Nel rapporto 2013 Unioncamere e Fondazione Symbola sul lavoro creativo nel nostro Paese intitolato "Io sono cultura" è dipinta l'Italia fantasiosa con professionalità del tipo copywriters, video maker, web content editors, grafici, art-directors, esperti di social marketing con un valore pari a circa il 6% del Pil, privi di tutele e di una posizione contrattuale certa. Un quadro che interessa circa due milioni di lavoratori al di sotto e sopra i 40 anni di età.

Nel rapporto sottotitolato "L'Italia della qualità e della bellezza sfida la crisi" si espone come debba essere "ascoltata, incoraggiata, accompagnata" e come sia necessario investire meglio e in modo più efficace su organizzazione, marketing e comunicazione.

I quattro settori espressivi del valore economico a base culturale e creativa, sono dati dalle industrie culturali, comprendenti le attività collegate alla produzione di beni connessi alle principali attività artistiche a elevato contenuto creativo; industrie creative dell'architettura, comunicazione, branding e design: le attività più tipiche del made in Italy; patrimonio storico-artistico architettonico; performing arts e arti visive.

L'occupazione impegnata nelle imprese culturali è pari a 1.397 mila persone, corrispondenti al 5,7% del totale degli occupati del Paese. Al prodotto e all'occupazione contribuiscono le industrie creative (47,1% di valore aggiunto, 53,3% di occupazione) e le industrie culturali (rispettivamente 46,4% e 39,0%), la quota è molto bassa per le performing arts e arti visive (5,1% e 6,0%).

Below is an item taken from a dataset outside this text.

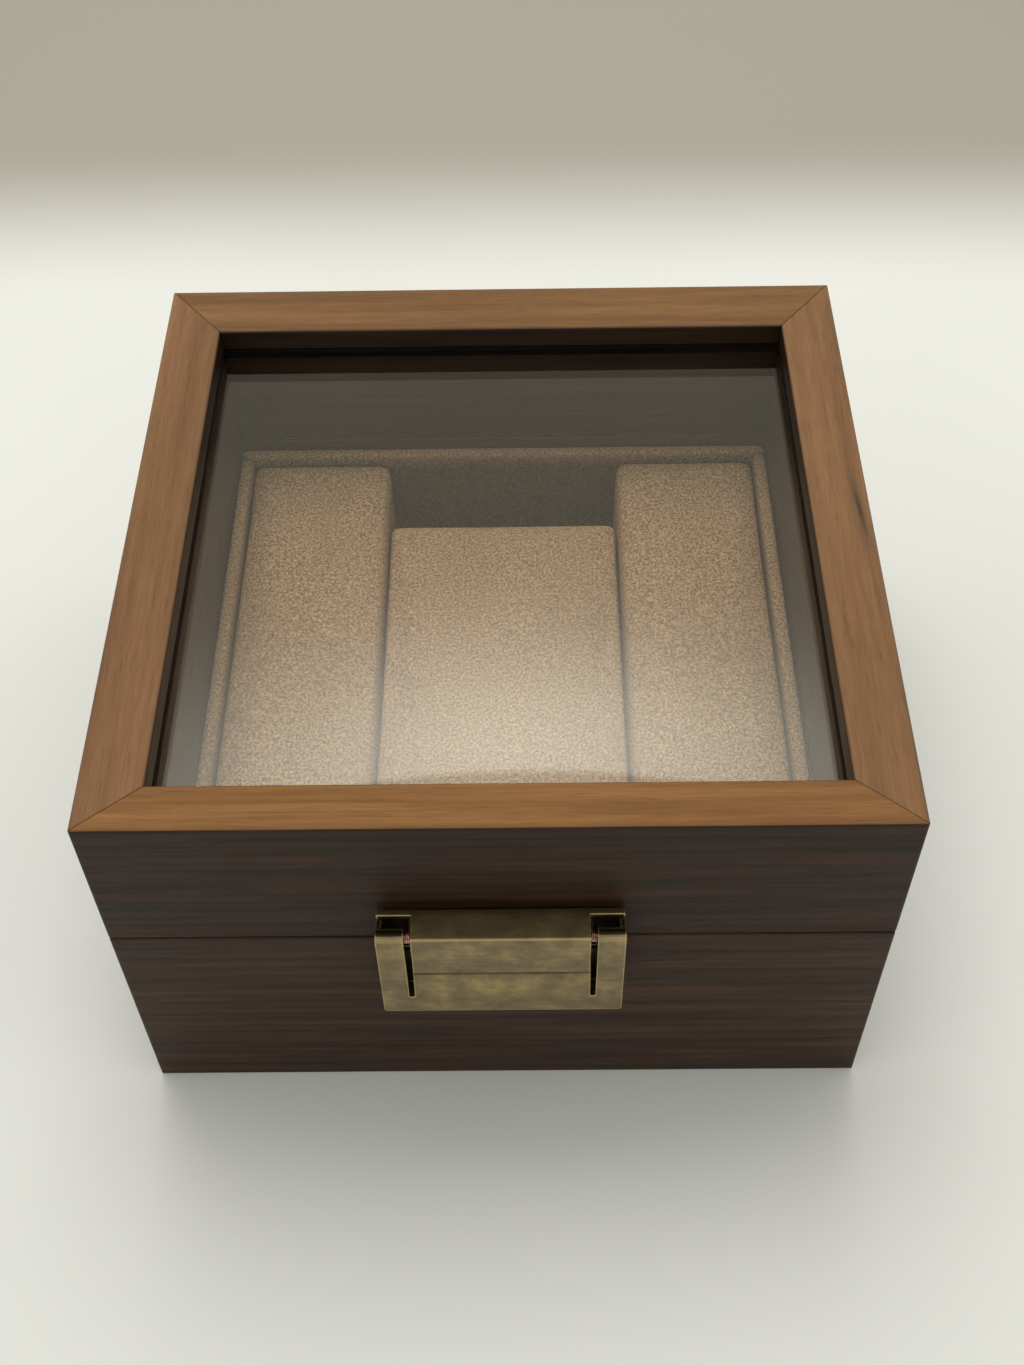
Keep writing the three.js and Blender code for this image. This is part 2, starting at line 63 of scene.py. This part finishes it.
# ---- camera -------------------------------------------------------------------------------
CAMERA_PLACE = (4.7 * MM, -205.3 * MM, 290.4 * MM)
CAMERA_DOWN = 51.02  # degrees below the horizon
CAMERA_TURN = 0.85  # degrees towards -X
CAMERA_ROLL = -1.22
CAMERA_LENS = 44.04


def add_camera():
    data = bpy.data.cameras.new("camera")
    data.sensor_fit = "VERTICAL"
    data.sensor_height = 36
    data.lens = CAMERA_LENS
    data.clip_start = 0.005
    camera = bpy.data.objects.new("camera", data)
    camera.matrix_world = (
        Matrix.Translation(CAMERA_PLACE)
        @ Matrix.Rotation(math.radians(CAMERA_TURN), 4, "Z")
        @ Matrix.Rotation(math.radians(90 - CAMERA_DOWN), 4, "X")
        @ Matrix.Rotation(math.radians(CAMERA_ROLL), 4, "Z")
    )
    SCENE.collection.objects.link(camera)
    SCENE.camera = camera


add_camera()


# ---- node helpers -------------------------------------------------------------------------
class Graph:
    """A short way to write a material's or world's nodes."""

    def __init__(self, owner):
        owner.use_nodes = True
        self.tree = owner.node_tree
        self.tree.nodes.clear()

    def node(self, kind, inputs=None, **settings):
        n = self.tree.nodes.new("ShaderNode" + kind)
        for key, value in settings.items():
            setattr(n, key, value)
        for key, value in (inputs or {}).items():
            if isinstance(value, bpy.types.NodeSocket):
                self.tree.links.new(value, n.inputs[key])
            else:
                n.inputs[key].default_value = value
        return n

    def place(self, scale=(1, 1, 1)):
        """Points of the object in metres, stretched by scale."""
        point = self.node("TexCoord").outputs["Object"]
        return self.node("Mapping", {"Vector": point, "Scale": scale}).outputs[0]

    def noise(self, vector, scale=1.0, detail=4.0, rough=0.55):
        values = {"Vector": vector, "Scale": scale, "Detail": detail, "Roughness": rough}
        return self.node("TexNoise", values).outputs["Fac"]

    def math(self, operation, a, b=0.0, clamp=False):
        return self.node("Math", {0: a, 1: b}, operation=operation, use_clamp=clamp).outputs[0]

    def remap(self, value, low, high, to_low=0.0, to_high=1.0):
        values = {"Value": value, "From Min": low, "From Max": high,
                  "To Min": to_low, "To Max": to_high}
        return self.node("MapRange", values, clamp=True).outputs[0]

    def ramp(self, value, stops):
        n = self.node("ValToRGB", {"Fac": value})
        elements = n.color_ramp.elements
        while len(elements) < len(stops):
            elements.new(0.5)
        for element, (at, colour) in zip(elements, stops):
            element.position = at
            element.color = (*colour, 1)
        return n.outputs[0]

    def blend(self, factor, a, b, mode="MIX"):
        n = self.node("Mix", data_type="RGBA", blend_type=mode)
        for socket, value in ((n.inputs[0], factor), (n.inputs[6], a), (n.inputs[7], b)):
            if isinstance(value, bpy.types.NodeSocket):
                self.tree.links.new(value, socket)
            else:
                socket.default_value = (*value, 1) if isinstance(value, tuple) else value
        return n.outputs[2]

    def bump(self, height, strength, distance, normal=None):
        values = {"Height": height, "Strength": strength, "Distance": distance}
        if normal:
            values["Normal"] = normal
        return self.node("Bump", values).outputs[0]

    def surface(self, shader):
        out = self.node("OutputMaterial")
        self.tree.links.new(shader, out.inputs["Surface"])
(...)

In tempo di crisi tra partite Iva camuffate, contratti a progetto, collaborazioni "occasionali" lunghe, limitazioni temporali o di reddito per le esenzioni fiscali, ci sono i lavoratori creativi precarizzati, atipici, sospesi nell'illusione di un auto-impiego ingestibile in un sistema economico italiano dove chi esce dal regime delle partite Iva agevolate, valide per 5 anni, non può sopportare il passaggio alla partita Iva semplice, gravata da una tassazione vicina al 50% (negli ultimi 5 anni chiuse 400 mila).

Sono quattro i comparti necessari per sviluppare le industrie culturali del futuro e sostenere l'eccellenza produttiva. Finanza e servizi, sono campi per avere successo nel mercato attingendo velocemente alle fonti di finanziamento utili e possibili per crescere e investire. Marketing e management, campi in cui le imprese culturali e creative non hanno risorse, aziende poco centrate sulla comunicazione, non ricercano con efficacia nuovi partner con i quali fare rete.

Ci sono i co-working, luoghi di scambio informale, creatività e libera innovazione, che evolvono in laboratori di creazione d'impresa e reti. Un "innovativo movimento di produzione prende corpo, espressione di attori che hanno voglia di emergere e aggregarsi, creando lavori e valori". Integrazione e sinergie per cui le imprese pubbliche devono riprendere a essere "capaci di tracciare la mappa delle risorse culturali e creative e gli schemi di sviluppo e collaborazione, dando spazio a partner privati e metodologie industriali, nell'esecuzione dei progetti". Media, contenuti e innovazione.

È necessario e prioritario seguire la creazione e lo sviluppo delle nuove aziende, favorendo l'incontro tra manager e imprenditori del settore e favorire il "back to business" dei profili manageriali espulsi dalle imprese, facendoli incontrare con giovani aziende adottando una politica sociale e welfare culturale più efficace.